The Dutch central bank said the economy will experience a sharp slowdown in 2026 while inflation remains above the European Central Bank's 2% goal, pointing to the war in the Middle East as a significant factor.
The bank projects growth for the euro zone's fifth-largest economy to fall to 0.8% in 2026, after an expected expansion of 1.8% in 2025. It sees a gradual rebound thereafter, forecasting growth of 1.2% in 2027 and 1.3% in 2028.
Trade and technology
According to the central bank, disrupted trade flows have been weighing on exports. At the same time, persistent demand for products and services linked to artificial intelligence is providing a partial offset. The Netherlands is reported to be capturing benefits from this AI-related demand.
Inflation outlook
Inflation is forecast at 2.7% for 2026, down from 3.0% in 2025 but still exceeding the ECB's 2% target. The central bank attributes the primary upward pressure on consumer prices to rising oil prices, while judging the overall inflationary effect of the war to be less pronounced.

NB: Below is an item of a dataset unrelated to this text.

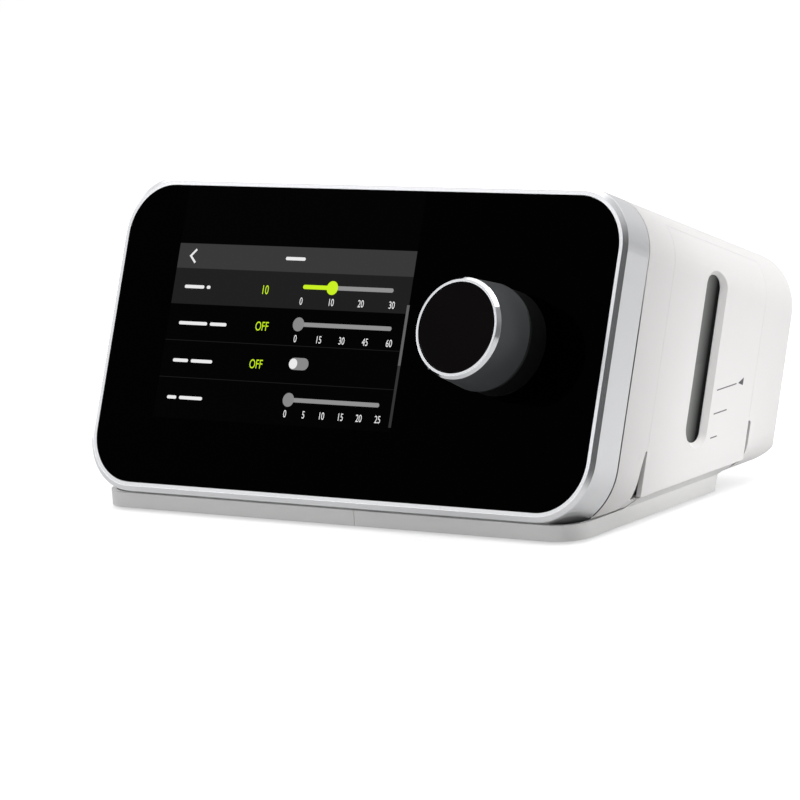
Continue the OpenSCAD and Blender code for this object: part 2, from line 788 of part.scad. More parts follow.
module base_screws() {
    color("silver") for (q = base_spots)
        level() translate([q[0], q[1], 0]) {
            rod_z(screw_r, foot_h + 2.6, base_top + 6.5);
            difference() {
                rod_z(3, foot_h + 0.9, foot_h + 2.6);
                translate([0, 0, foot_h]) cylinder(r = 1.4, h = 1.8, $fn = 6);
            }
        }
}

module rubber_feet() {
    color("#3c3d3f") for (q = foot_spots)
        level() translate([q[0], q[1], 0]) {
            rod_z(foot_r, 0.4, foot_h + 0.8);
            cylinder(r1 = foot_r - 0.4, r2 = foot_r, h = 0.4);
        }
}

// Rear panel: a plate in the rear opening, with the filter pocket and the three outlets
module rear_panel() {
    fw = filter_w / 2 + 0.5;
    fh = filter_h / 2 + 0.5;
    pocket_p = body_d - 19;
    color("#dddcda") face() difference() {
        union() {
            along_p(body_d - wall - 0.4, body_d - 0.5) rear_outline(-0.2);
            along_p(body_d - wall - 0.4, body_d - 1.6) rear_outline(2.8);
            translate([filter_x, 0, filter_v])
                block(-fw - 1.6, fw + 1.6, pocket_p, body_d - wall - 0.3, -fh - 1.6, fh + 1.6);
        }
        translate([filter_x, 0, filter_v]) {
            block(-fw, fw, pocket_p + 1.6, body_d + 1, -fh, fh);
            rod_p(10.2, pocket_p - 1, pocket_p + 2);
            block(-fw - 2.5, fw + 2.5, body_d - 2, body_d + 1, -fh - 2.5, fh + 2.5);
        }
        translate([out_x, 0, hose_v]) rod_p(hose_r + 1.2, body_d - 10, body_d + 1);
        translate([power_x, 0, power_v]) block(-8.2, 8.2, body_d - 10, body_d + 1, -7.2, 7.2);
        for (q = rear_spots) translate([q[0], 0, q[1]]) {
            rod_p(screw_r + run_gap, body_d - 10, body_d + 1);
            rod_p(3.2, body_d - 1.4, body_d + 1);
        }
        for (k = [0:5]) block(rear_x0 + 78 + 7 * k, rear_x0 + 81 + 7 * k, body_d - 10, body_d + 1, rear_v0 + 6, rear_v0 + 18);
    }
}
sensor_t = board_t;
rear_spots = [[rear_x0 + 4.5, rear_v0 + 5], [rear_x1 - 4.5, rear_v1 - 5], [rear_x0 + 4.5, rear_v1 - 5], [-30, rear_v0 + 5]];

module rear_screws() {
    color("silver") face() for (q = rear_spots)
        translate([q[0], 0, q[1]]) {
            rod_p(screw_r, body_d - 8, body_d - 1.4);
            difference() {
                rod_p(3, body_d - 1.4, body_d - 0.4);
                translate([0, body_d - 1, 0]) rotate([-90, 0, 0]) cylinder(r = 1.2, h = 1, $fn = 6);
            }
        }
}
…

The projections rest on the assumption that energy prices will gradually revert to pre-war levels by mid-2027. The central bank also outlined a severe scenario: if oil prices remain elevated through 2028, growth could slow to about 0.5% this year and next year, with inflation potentially reaching 4.6% next year.
By comparison, the central bank's December outlook had expected 1.2% growth for 2026 alongside 2.4% inflation.
Implications for trade and markets
The bank's assessment highlights the twin impact of trade disruptions and energy price dynamics on both growth and inflation. Export-dependent sectors and markets sensitive to oil costs are likely to feel the effects most acutely, while areas tied to AI-related investment appear to provide some resilience.
Note - The central bank's projections and the severe scenario are presented as described by the bank. Where the bank's outlook is conditional, those assumptions are noted above.